Localization Project Management: From Planning to Launch

Localization project management sits at the intersection of technical coordination, linguistic expertise, vendor management, and product development. A localization project manager (LPM) orchestrates the transformation of content across languages while keeping complex multi-stakeholder projects on time and within budget.

For software products, localization projects can involve dozens of languages, multiple content types (product UI, help documentation, marketing, legal), and tight dependencies on engineering releases. Getting this right requires systematic planning, robust processes, and the right tooling.

This guide covers the full localization project lifecycle—from initial scoping through post-launch measurement.

The Localization Project Lifecycle

Phase 1: Scoping and Planning

Good localization projects start with thorough scoping.
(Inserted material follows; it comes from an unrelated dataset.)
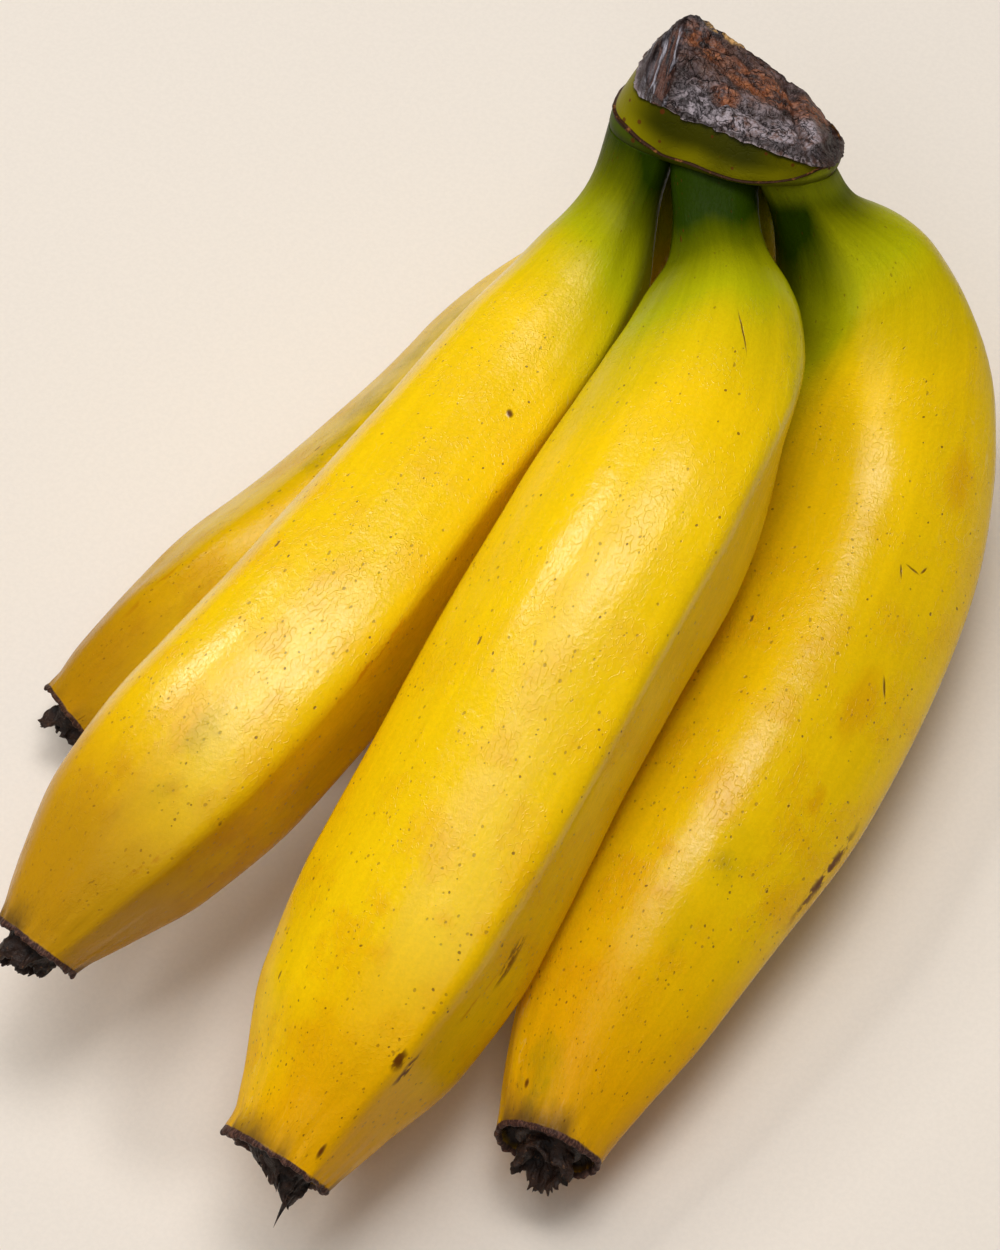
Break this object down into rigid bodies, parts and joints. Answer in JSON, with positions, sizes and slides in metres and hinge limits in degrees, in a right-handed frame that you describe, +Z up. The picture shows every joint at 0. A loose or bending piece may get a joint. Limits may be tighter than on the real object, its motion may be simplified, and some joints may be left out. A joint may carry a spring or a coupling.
{
  "type": "bunch of bananas",
  "caption": "Bunch of ripe bananas in two rows, joined at one cut crown and lying on its back, with dried blossom ends.",
  "frame": {"origin": "middle of the bunch's bounding box, on the surface that it lies on", "axes": "+Z up from that surface, +Y towards the crown, the tips towards -Y, +X to the right as seen from the tips"},
  "size_m": [0.1388, 0.2036, 0.075],
  "materials": {
    "crown": "dry dark fibrous cut face over a smooth yellow-olive band; rough and matte",
    "banana_upper_left": "waxy yellow banana peel, green at the neck, with fine brown specks; soft sheen",
    "blossom_end_upper_left": "dried dark brown to black flower remains; matte",
    "banana_upper_middle": "waxy yellow banana peel, green at the neck, with fine brown specks; soft sheen",
    "blossom_end_upper_middle": "dried dark brown to black flower remains; matte",
    "banana_upper_right": "waxy yellow banana peel, green at the neck, with fine brown specks; soft sheen",
    "blossom_end_upper_right": "dried dark brown to black flower remains; matte",
    "banana_lower_left": "waxy yellow banana peel, green at the neck, with fine brown specks; soft sheen",
    "blossom_end_lower_left": "dried dark brown to black flower remains; matte",
    "banana_lower_middle": "waxy yellow banana peel, green at the neck, with fine brown specks; soft sheen",
    "blossom_end_lower_middle": "dried dark brown to black flower remains; matte"
  },
  "bodies": {
    "root": {"crown": "crown", "banana_upper_left": "banana_upper_left", "blossom_end_upper_left": "blossom_end_upper_left", "banana_upper_middle": "banana_upper_middle", "blossom_end_upper_middle": "blossom_end_upper_middle", "banana_upper_right": "banana_upper_right", "blossom_end_upper_right": "blossom_end_upper_right", "banana_lower_left": "banana_lower_left", "blossom_end_lower_left": "blossom_end_lower_left", "banana_lower_middle": "banana_lower_middle", "blossom_end_lower_middle": "blossom_end_lower_middle"}
  },
  "joints": []
}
Before any translation begins, answer:

What needs to be localized?

  • Product UI strings
  • Help center articles
  • Marketing website content
  • Legal documents (terms of service, privacy policy)
  • Email templates
  • App store metadata (title, description, screenshots)
  • Support macros and canned responses
  • Onboarding flows

Create a content inventory with word counts, content types, and update frequency for each asset type.

Into which languages? This is a business decision informed by:

  • Current user distribution by locale
  • Target market strategy
  • Competitive requirements (does your main competitor support language X?)
  • Legal requirements (some markets legally require local language)
  • Revenue potential vs. localization cost per language

See i18n for startups for guidance on prioritizing languages in early-stage companies.
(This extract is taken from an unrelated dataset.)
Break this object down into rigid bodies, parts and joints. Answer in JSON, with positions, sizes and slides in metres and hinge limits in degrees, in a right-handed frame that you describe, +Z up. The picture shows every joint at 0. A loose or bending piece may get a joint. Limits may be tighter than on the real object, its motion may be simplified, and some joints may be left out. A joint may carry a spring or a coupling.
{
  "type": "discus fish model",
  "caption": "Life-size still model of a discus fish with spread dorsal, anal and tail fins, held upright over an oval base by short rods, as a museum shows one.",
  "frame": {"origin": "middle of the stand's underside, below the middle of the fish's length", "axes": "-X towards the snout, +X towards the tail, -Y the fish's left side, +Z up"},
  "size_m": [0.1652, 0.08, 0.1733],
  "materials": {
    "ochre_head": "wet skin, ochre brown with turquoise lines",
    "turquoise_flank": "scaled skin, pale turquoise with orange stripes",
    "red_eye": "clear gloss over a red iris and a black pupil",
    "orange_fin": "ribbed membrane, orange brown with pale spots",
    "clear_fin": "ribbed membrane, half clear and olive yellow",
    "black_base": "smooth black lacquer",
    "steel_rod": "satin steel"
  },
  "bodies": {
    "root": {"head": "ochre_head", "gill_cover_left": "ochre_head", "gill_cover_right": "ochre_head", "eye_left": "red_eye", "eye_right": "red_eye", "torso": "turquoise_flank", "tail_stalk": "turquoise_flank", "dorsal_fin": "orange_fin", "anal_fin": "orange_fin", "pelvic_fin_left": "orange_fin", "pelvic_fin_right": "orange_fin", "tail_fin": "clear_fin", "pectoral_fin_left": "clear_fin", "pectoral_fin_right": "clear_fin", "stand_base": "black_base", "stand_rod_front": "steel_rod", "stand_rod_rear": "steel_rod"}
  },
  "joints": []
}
What quality level is required? Different content types warrant different investment levels:

  • Product UI: Full professional translation, full QA
  • Help content: Professional translation, QA sample
  • Internal content: Machine translation + light PE
  • Legal/compliance: Professional translation with legal review

What is the timeline? Localization has real lead times. Plan for:

  • 1-2 weeks for translation + review of 5,000-10,000 words per language
  • Additional time for desktop publishing (DTP), audio production, QA testing
  • Integration and testing time with the product engineering timeline

What is the budget? Budget localization projects with realistic estimates. Translation services typically run $0.12–$0.30 per word per language for professional human translation, with significant variation by language pair, domain, and quality requirements.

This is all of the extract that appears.